The whole thing was over in less than two hours and was divided into three chunks. The first chunk was roughly the promoters' slot: Paul Plummer from Network Rail, Maggie Simpson from the Rail Freight Group, Richard Ballantyne from the British Ports Association and Martin Heffer from Parsons Brinckerhoff. I'm not quite sure why they had someone representing ports when the Ports NPS is already designated rather than someone from the Highways Agency who will be virtually the sole promoter of highways projects, but I suspect it is because they chose amongst those who had submitted written evidence to it and the HA hadn't, being an executive agency of NPS author the Department for Transport.

Committee chair Louise Ellman MP repeatedly asked witnesses whether the NPS was clear and whether its existence would make any difference. Most agreed that it was clear and would make a difference, although perhaps a bit vague on why. Maggie Simpson said that it would give users of the Planning Act regime more certainty and thus more confidence, which must surely be the case.

Rail freight is a bit different from the other two infrastructure types covered by the NPS, since the project promoters will be various private companies, while the strategic road network and rail network are the exclusive domain of the Highways Agency and Network Rail respectively (although in rare cases another party such as a local authority might act on their behalf). Confidence is therefore more of a factor for rail freight than the other projects.

The second chunk saw John Rhodes from planning consultancy Quod, Andrew Shaw from the Planning Officers Society, Jeremy Evans from the Institution of Engineering and Technology and Naomi Luhde-Thompson from Friends of the Earth (FoE). In common with other organisations such as the Campaign for Better Transport, FoE isn't very happy about the NPS at all, saying that its traffic forecasts are too high and the NPS simply declares that such predicted demand should be met, and it also doesn't allow climate change to be considered on individual applications.

John Rhodes, who of all the witnesses has the most practical experience of using the regime, said that the NPS could be made clearer for practitioners to be able to use it. The two other witnesses were mostly concerned that the NPS did not adequately address the effect of nationally significant road and rail projects on the local transport network.

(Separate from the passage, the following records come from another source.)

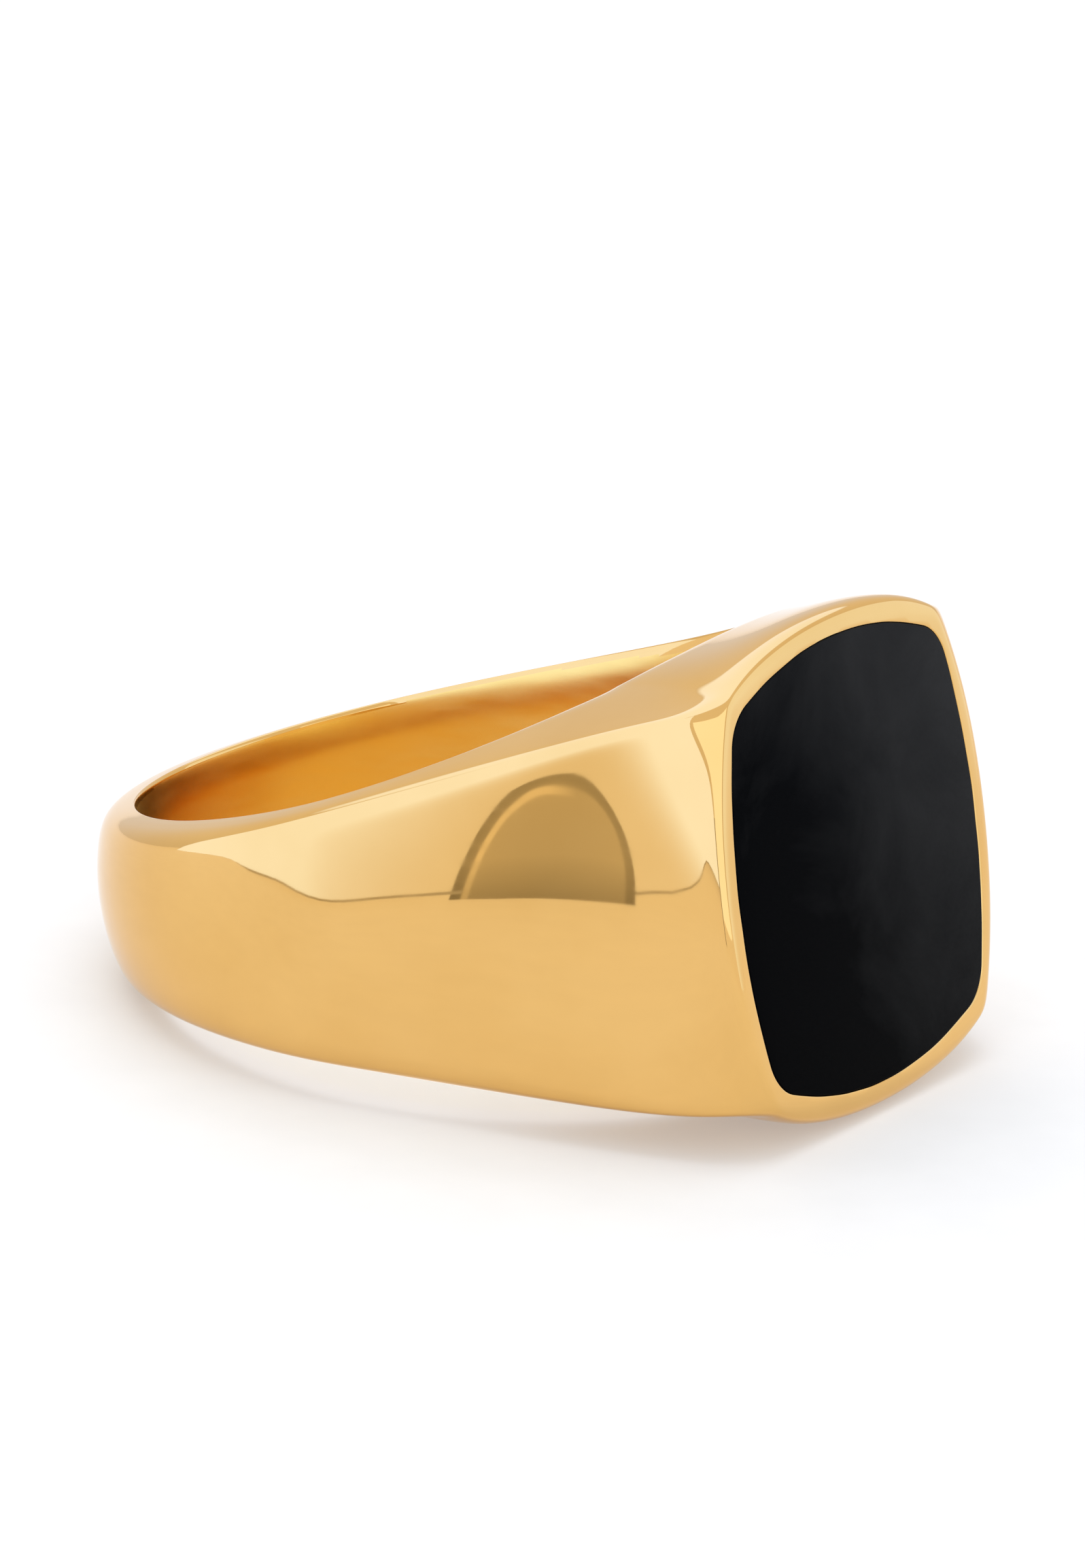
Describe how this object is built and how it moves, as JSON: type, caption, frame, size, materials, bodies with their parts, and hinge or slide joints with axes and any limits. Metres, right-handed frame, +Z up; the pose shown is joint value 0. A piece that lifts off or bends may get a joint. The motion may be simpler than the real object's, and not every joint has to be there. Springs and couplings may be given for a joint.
{
  "type": "signet ring",
  "caption": "Signet ring with a flat cushion-shaped head, a flush black stone tablet and a tapering shank, lying on its side.",
  "frame": {"origin": "bottom centre of the ring's box as it lies on its side on a table", "axes": "+Z is up from the table, the stone's face looks along -Y and a little upwards, and +X runs across the face, so X = 0 is the mirror plane; the finger axis is +Z tipped towards +Y by the tilt at which the ring rests"},
  "size_m": [0.0228, 0.0262, 0.0148],
  "materials": {
    "gold": "polished gold plate over a solid casting",
    "onyx": "satin black, faintly cloudy",
    "cement": "cured epoxy film"
  },
  "bodies": {
    "root": {"ring_body": "gold", "onyx_inlay": "onyx", "cement_bed": "cement"}
  },
  "joints": []
}
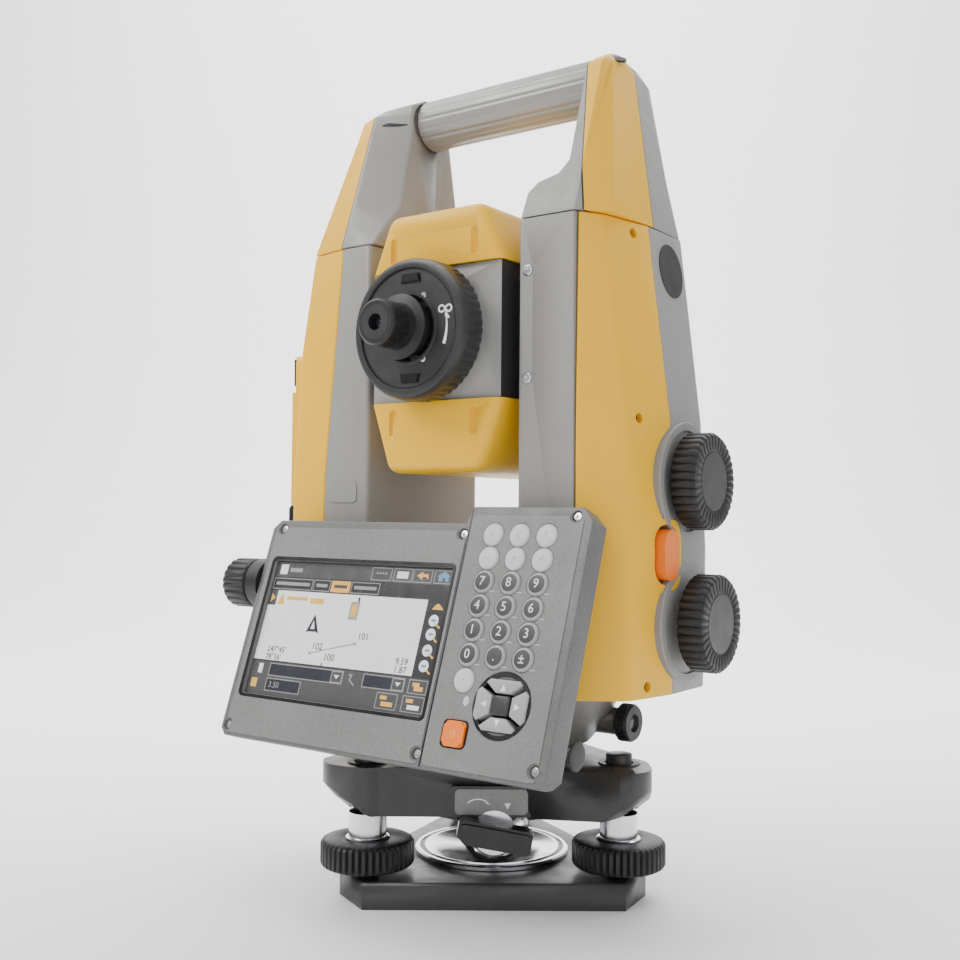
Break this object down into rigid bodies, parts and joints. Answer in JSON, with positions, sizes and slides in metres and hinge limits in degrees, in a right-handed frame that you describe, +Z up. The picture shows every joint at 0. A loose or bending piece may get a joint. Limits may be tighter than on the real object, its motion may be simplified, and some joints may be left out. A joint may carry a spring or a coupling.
{
  "type": "surveying total station",
  "caption": "Surveying total station: tilting telescope between two columns with a carrying handle, display and keypad unit in front, on a tribrach with foot screws and a base plate.",
  "frame": {"origin": "on the vertical axis, at the underside of the base plate", "axes": "+Z up along the vertical axis, +X along the tilting axis towards the fine-motion knobs, -Y towards the operator"},
  "size_m": [0.2111, 0.156, 0.355],
  "materials": {
    "yellow_plastic": "satin, fine moulded texture",
    "grey_paint": "satin paint",
    "grey_plastic": "satin",
    "dark_grey": "satin paint, fine texture",
    "dark_plastic": "satin, fine texture",
    "black_paint": "satin paint",
    "black_plastic": "satin",
    "black_rubber": "matt, ribbed",
    "orange_plastic": "satin",
    "steel": "turned and polished",
    "glass": "polished",
    "screen_glass": "smooth, dark, lit picture behind",
    "key_grey": "satin",
    "key_white": "satin"
  },
  "bodies": {
    "base": {"base_plate": "black_paint", "spring_plate": "steel"},
    "foot_screw_1": {"foot_screw_1": "black_rubber"},
    "foot_screw_2": {"foot_screw_2": "black_rubber"},
    "foot_screw_3": {"foot_screw_3": "black_rubber"},
    "tribrach": {"tribrach_body": "dark_grey", "circular_level": "glass", "spindle": "steel"},
    "clamp": {"clamp_knob": "black_plastic"},
    "alidade": {"alidade_base": "dark_grey", "right_standard": "grey_paint", "left_standard": "grey_paint", "right_side_cover": "yellow_plastic", "right_side_panel": "grey_plastic", "left_side_cover": "yellow_plastic", "battery_pack": "black_plastic", "handle_right_post": "yellow_plastic", "handle_left_post": "yellow_plastic", "handle_bar": "grey_paint", "display_housing": "dark_plastic", "touch_screen": "screen_glass"},
    "battery_door": {"battery_door": "yellow_plastic"},
    "battery_latch": {"battery_latch": "black_plastic"},
    "vertical_knob": {"vertical_knob": "black_rubber"},
    "horizontal_knob": {"horizontal_knob": "black_rubber"},
    "trigger": {"trigger_key": "orange_plastic"},
    "plummet_eyepiece": {"plummet_eyepiece": "black_rubber"},
    "display_clamp": {"display_clamp_knob": "black_rubber"},
    "telescope": {"telescope_body": "black_paint", "telescope_top_cover": "yellow_plastic", "telescope_bottom_cover": "yellow_plastic", "objective_lens": "glass", "vertical_circle": "glass"},
    "focusing": {"focusing_ring": "black_rubber"},
    "eyepiece": {"eyepiece_ring": "black_rubber"},
    "key_1_1": {"key_1_1": "key_white"},
    "key_1_2": {"key_1_2": "key_white"},
    "key_1_3": {"key_1_3": "key_white"},
    "key_2_1": {"key_2_1": "key_white"},
    "key_2_2": {"key_2_2": "key_white"},
    "key_2_3": {"key_2_3": "key_white"},
    "key_3_1": {"key_3_1": "key_grey"},
    "key_3_2": {"key_3_2": "key_grey"},
    "key_3_3": {"key_3_3": "key_grey"},
    "key_4_1": {"key_4_1": "key_grey"},
    "key_4_2": {"key_4_2": "key_grey"},
    "key_4_3": {"key_4_3": "key_grey"},
    "key_5_1": {"key_5_1": "key_grey"},
    "key_5_2": {"key_5_2": "key_grey"},
    "key_5_3": {"key_5_3": "key_grey"},
    "key_6_1": {"key_6_1": "key_grey"},
    "key_6_2": {"key_6_2": "key_grey"},
    "key_6_3": {"key_6_3": "key_grey"},
    "alpha_key": {"alpha_key": "key_white"},
    "power_key": {"power_key": "orange_plastic"},
    "arrow_key_right": {"arrow_key_right": "key_grey"},
    "arrow_key_up": {"arrow_key_up": "key_grey"},
    "arrow_key_left": {"arrow_key_left": "key_grey"},
    "arrow_key_down": {"arrow_key_down": "key_grey"},
    "centre_key": {"centre_key": "key_grey"}
  },
  "joints": [
    {"name": "foot_screw_1_turn", "type": "hinge", "parent": "base", "child": "foot_screw_1", "pos_m": [-0.02417, -0.05612, 0], "axis": [0, 0, 1], "range_deg": [-1445, 1445]},
    {"name": "foot_screw_2_turn", "type": "hinge", "parent": "base", "child": "foot_screw_2", "pos_m": [0.06068, 0.00713, 0], "axis": [0, 0, 1], "range_deg": [-1445, 1445]},
    {"name": "foot_screw_3_turn", "type": "hinge", "parent": "base", "child": "foot_screw_3", "pos_m": [-0.03651, 0.04899, 0], "axis": [0, 0, 1], "range_deg": [-1445, 1445]},
    {"name": "levelling_lift", "type": "slide", "parent": "base", "child": "tribrach", "axis": [0, 0, 1], "range_m": [-0.003, 0.003]},
    {"name": "clamp_turn", "type": "hinge", "parent": "tribrach", "child": "clamp", "pos_m": [0.0239, -0.03207, 0.03], "axis": [0.5976, -0.8018, 0], "range_deg": [0, 120]},
    {"name": "alidade_turn", "type": "hinge", "parent": "tribrach", "child": "alidade", "pos_m": [0, 0, 0.07], "axis": [0, 0, 1], "continuous": true},
    {"name": "telescope_tilt", "type": "hinge", "parent": "alidade", "child": "telescope", "pos_m": [0, 0, 0.236], "axis": [1, 0, 0], "continuous": true},
    {"name": "focusing_turn", "type": "hinge", "parent": "telescope", "child": "focusing", "pos_m": [0, -0.055, 0.236], "axis": [0, -1, 0], "range_deg": [-200, 200]},
    {"name": "eyepiece_turn", "type": "hinge", "parent": "telescope", "child": "eyepiece", "pos_m": [0, -0.075, 0.236], "axis": [0, -1, 0], "range_deg": [-150, 150]},
    {"name": "vertical_knob_turn", "type": "hinge", "parent": "alidade", "child": "vertical_knob", "pos_m": [0.1, 0.011, 0.1744], "axis": [1, 0, 0], "continuous": true},
    {"name": "horizontal_knob_turn", "type": "hinge", "parent": "alidade", "child": "horizontal_knob", "pos_m": [0.1, 0.011, 0.1166], "axis": [1, 0, 0], "continuous": true},
    {"name": "trigger_press", "type": "slide", "parent": "alidade", "child": "trigger", "axis": [-1, 0, 0], "range_m": [0, 0.0015], "stiffness_N_per_m": 400, "springref_m": -0.002},
    {"name": "plummet_eyepiece_turn", "type": "hinge", "parent": "alidade", "child": "plummet_eyepiece", "pos_m": [0.06, 0.02, 0.0705], "axis": [1, 0, 0], "range_deg": [-150, 150]},
    {"name": "display_clamp_turn", "type": "hinge", "parent": "alidade", "child": "display_clamp", "pos_m": [-0.095, -0.056, 0.127], "axis": [-1, 0, 0], "range_deg": [-180, 180]},
    {"name": "battery_door_swing", "type": "hinge", "parent": "alidade", "child": "battery_door", "pos_m": [-0.098, 0, 0.158], "axis": [0, -1, 0], "range_deg": [0, 95]},
    {"name": "battery_latch_slide", "type": "slide", "parent": "battery_door", "child": "battery_latch", "axis": [0, 0, -1], "range_m": [0, 0.003], "stiffness_N_per_m": 300, "springref_m": -0.003},
    {"name": "key_1_1_press", "type": "slide", "parent": "alidade", "child": "key_1_1", "axis": [0, 0.9452, -0.3264], "range_m": [0, 0.0008], "stiffness_N_per_m": 250, "springref_m": -0.002},
    {"name": "key_1_2_press", "type": "slide", "parent": "alidade", "child": "key_1_2", "axis": [0, 0.9452, -0.3264], "range_m": [0, 0.0008], "stiffness_N_per_m": 250, "springref_m": -0.002},
    {"name": "key_1_3_press", "type": "slide", "parent": "alidade", "child": "key_1_3", "axis": [0, 0.9452, -0.3264], "range_m": [0, 0.0008], "stiffness_N_per_m": 250, "springref_m": -0.002},
    {"name": "key_2_1_press", "type": "slide", "parent": "alidade", "child": "key_2_1", "axis": [0, 0.9452, -0.3264], "range_m": [0, 0.0008], "stiffness_N_per_m": 250, "springref_m": -0.002},
    {"name": "key_2_2_press", "type": "slide", "parent": "alidade", "child": "key_2_2", "axis": [0, 0.9452, -0.3264], "range_m": [0, 0.0008], "stiffness_N_per_m": 250, "springref_m": -0.002},
    {"name": "key_2_3_press", "type": "slide", "parent": "alidade", "child": "key_2_3", "axis": [0, 0.9452, -0.3264], "range_m": [0, 0.0008], "stiffness_N_per_m": 250, "springref_m": -0.002},
    {"name": "key_3_1_press", "type": "slide", "parent": "alidade", "child": "key_3_1", "axis": [0, 0.9452, -0.3264], "range_m": [0, 0.0008], "stiffness_N_per_m": 250, "springref_m": -0.002},
    {"name": "key_3_2_press", "type": "slide", "parent": "alidade", "child": "key_3_2", "axis": [0, 0.9452, -0.3264], "range_m": [0, 0.0008], "stiffness_N_per_m": 250, "springref_m": -0.002},
    {"name": "key_3_3_press", "type": "slide", "parent": "alidade", "child": "key_3_3", "axis": [0, 0.9452, -0.3264], "range_m": [0, 0.0008], "stiffness_N_per_m": 250, "springref_m": -0.002},
    {"name": "key_4_1_press", "type": "slide", "parent": "alidade", "child": "key_4_1", "axis": [0, 0.9452, -0.3264], "range_m": [0, 0.0008], "stiffness_N_per_m": 250, "springref_m": -0.002},
    {"name": "key_4_2_press", "type": "slide", "parent": "alidade", "child": "key_4_2", "axis": [0, 0.9452, -0.3264], "range_m": [0, 0.0008], "stiffness_N_per_m": 250, "springref_m": -0.002},
    {"name": "key_4_3_press", "type": "slide", "parent": "alidade", "child": "key_4_3", "axis": [0, 0.9452, -0.3264], "range_m": [0, 0.0008], "stiffness_N_per_m": 250, "springref_m": -0.002},
    {"name": "key_5_1_press", "type": "slide", "parent": "alidade", "child": "key_5_1", "axis": [0, 0.9452, -0.3264], "range_m": [0, 0.0008], "stiffness_N_per_m": 250, "springref_m": -0.002},
    {"name": "key_5_2_press", "type": "slide", "parent": "alidade", "child": "key_5_2", "axis": [0, 0.9452, -0.3264], "range_m": [0, 0.0008], "stiffness_N_per_m": 250, "springref_m": -0.002},
    {"name": "key_5_3_press", "type": "slide", "parent": "alidade", "child": "key_5_3", "axis": [0, 0.9452, -0.3264], "range_m": [0, 0.0008], "stiffness_N_per_m": 250, "springref_m": -0.002},
    {"name": "key_6_1_press", "type": "slide", "parent": "alidade", "child": "key_6_1", "axis": [0, 0.9452, -0.3264], "range_m": [0, 0.0008], "stiffness_N_per_m": 250, "springref_m": -0.002},
    {"name": "key_6_2_press", "type": "slide", "parent": "alidade", "child": "key_6_2", "axis": [0, 0.9452, -0.3264], "range_m": [0, 0.0008], "stiffness_N_per_m": 250, "springref_m": -0.002},
    {"name": "key_6_3_press", "type": "slide", "parent": "alidade", "child": "key_6_3", "axis": [0, 0.9452, -0.3264], "range_m": [0, 0.0008], "stiffness_N_per_m": 250, "springref_m": -0.002},
    {"name": "alpha_key_press", "type": "slide", "parent": "alidade", "child": "alpha_key", "axis": [0, 0.9452, -0.3264], "range_m": [0, 0.0008], "stiffness_N_per_m": 250, "springref_m": -0.002},
    {"name": "power_key_press", "type": "slide", "parent": "alidade", "child": "power_key", "axis": [0, 0.9452, -0.3264], "range_m": [0, 0.0008], "stiffness_N_per_m": 250, "springref_m": -0.002},
    {"name": "arrow_key_right_press", "type": "slide", "parent": "alidade", "child": "arrow_key_right", "axis": [0, 0.9452, -0.3264], "range_m": [0, 0.0008], "stiffness_N_per_m": 250, "springref_m": -0.002},
    {"name": "arrow_key_up_press", "type": "slide", "parent": "alidade", "child": "arrow_key_up", "axis": [0, 0.9452, -0.3264], "range_m": [0, 0.0008], "stiffness_N_per_m": 250, "springref_m": -0.002},
    {"name": "arrow_key_left_press", "type": "slide", "parent": "alidade", "child": "arrow_key_left", "axis": [0, 0.9452, -0.3264], "range_m": [0, 0.0008], "stiffness_N_per_m": 250, "springref_m": -0.002},
    {"name": "arrow_key_down_press", "type": "slide", "parent": "alidade", "child": "arrow_key_down", "axis": [0, 0.9452, -0.3264], "range_m": [0, 0.0008], "stiffness_N_per_m": 250, "springref_m": -0.002},
    {"name": "centre_key_press", "type": "slide", "parent": "alidade", "child": "centre_key", "axis": [0, 0.9452, -0.3264], "range_m": [0, 0.0008], "stiffness_N_per_m": 250, "springref_m": -0.002}
  ],
  "couplings": [
    {"joint": "foot_screw_1_turn", "follows": "levelling_lift", "rad_per_m": 8377.6},
    {"joint": "foot_screw_2_turn", "follows": "levelling_lift", "rad_per_m": 8377.6},
    {"joint": "foot_screw_3_turn", "follows": "levelling_lift", "rad_per_m": 8377.6}
  ]
}
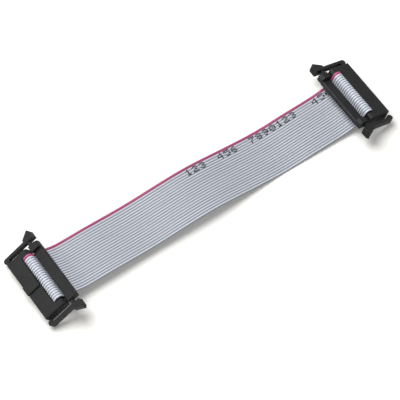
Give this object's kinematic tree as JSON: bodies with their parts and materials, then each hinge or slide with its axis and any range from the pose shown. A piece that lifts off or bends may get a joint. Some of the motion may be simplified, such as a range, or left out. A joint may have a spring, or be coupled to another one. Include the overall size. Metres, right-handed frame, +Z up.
{
  "type": "ribbon cable",
  "caption": "Flat grey ribbon cable with one marked edge, folded over a black latching two-row socket at each end.",
  "frame": {"origin": "on the floor, at the centre of the box round the two sockets", "axes": "+X along the ribbon from socket a to socket b, +Y towards the ribbon's marked edge, +Z up"},
  "size_m": [0.188, 0.0454, 0.0123],
  "materials": {
    "ribbon_pvc": "satin",
    "socket_plastic": "satin",
    "contact_metal": "satin"
  },
  "bodies": {
    "root": {"ribbon": "ribbon_pvc", "socket_a_housing": "socket_plastic", "socket_a_cover": "socket_plastic", "socket_a_strain_relief": "socket_plastic", "socket_a_contact_01": "contact_metal", "socket_a_contact_02": "contact_metal", "socket_a_contact_03": "contact_metal", "socket_a_contact_04": "contact_metal", "socket_a_contact_05": "contact_metal", "socket_a_contact_06": "contact_metal", "socket_a_contact_07": "contact_metal", "socket_a_contact_08": "contact_metal", "socket_a_contact_09": "contact_metal", "socket_a_contact_10": "contact_metal", "socket_a_contact_11": "contact_metal", "socket_a_contact_12": "contact_metal", "socket_a_contact_13": "contact_metal", "socket_a_contact_14": "contact_metal", "socket_a_contact_15": "contact_metal", "socket_a_contact_16": "contact_metal", "socket_a_contact_17": "contact_metal", "socket_a_contact_18": "contact_metal", "socket_a_contact_19": "contact_metal", "socket_a_contact_20": "contact_metal", "socket_b_housing": "socket_plastic", "socket_b_cover": "socket_plastic", "socket_b_strain_relief": "socket_plastic", "socket_b_contact_01": "contact_metal", "socket_b_contact_02": "contact_metal", "socket_b_contact_03": "contact_metal", "socket_b_contact_04": "contact_metal", "socket_b_contact_05": "contact_metal", "socket_b_contact_06": "contact_metal", "socket_b_contact_07": "contact_metal", "socket_b_contact_08": "contact_metal", "socket_b_contact_09": "contact_metal", "socket_b_contact_10": "contact_metal", "socket_b_contact_11": "contact_metal", "socket_b_contact_12": "contact_metal", "socket_b_contact_13": "contact_metal", "socket_b_contact_14": "contact_metal", "socket_b_contact_15": "contact_metal", "socket_b_contact_16": "contact_metal", "socket_b_contact_17": "contact_metal", "socket_b_contact_18": "contact_metal", "socket_b_contact_19": "contact_metal", "socket_b_contact_20": "contact_metal"}
  },
  "joints": []
}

On the clarity for practitioners front, the National Infrastructure Planning Association (NIPA) put in a submission. Unfortunately the NIPA website has been down for about nine months, but you can find the submission on the Parliament website here.

The final session had two witnesses: transport minister Robert Goodwill MP and John Dowie, a senior civil servant at the Department for Transport. I thought Robert Goodwill was quite good, and only needed to have his answers 'clarified' by his official a couple of times. He defended the omission of climate change from individual project impacts well, saying that climate change was a generalised effect that it was not up to a particular project to address, in contrast to pollutants such as nitrous oxide and particulates, which were more localised and a legitimate impact for a particular project to deal with.

My heart sank at one point when committee member and MP for Cleethorpes Martin Vickers asked if fixed timescales should be introduced for projects covered by the NPS, when his constituency has the most live NSIP applications in the country (four), and even worse the minister didn't know, or had forgotten, that fixed timescales are a key feature of the Planning Act regime either and waffled on about local authority targets. Sigh.

In order to engage Martin Vickers, Robert Goodwill kept referring to a fictional bypass of a market town in North Lincolnshire, although I'm not sure that would be an NSIP. In fact there is a real highway NSIP currently at pre-examination stage in North Lincolnshire - the A160/A180 improvement. Tip to civil servants: check for NSIPs in MPs' constituencies when briefing ministers.

So that may be the sum total of public scrutiny of the NPS by the select committee, who are under a duty to produce a report, likely to be the next thing to happen. In fact there isn't long for this, because according to the standing orders of the House of Commons, it needs to be published not later than 39 days before the date mentioned in the minister's statement when the NPS was published, which was 21 May. By my calculations that gives them until 12 April. Let us not forget the House of Lords, who will also consider the NPS but haven't announced a date for doing so yet.

Robert Goodwill said that the government would report on the NPS in the autumn (i.e. produce a consultation response and a final draft of the NPS) and aim to designate it by the end of the year.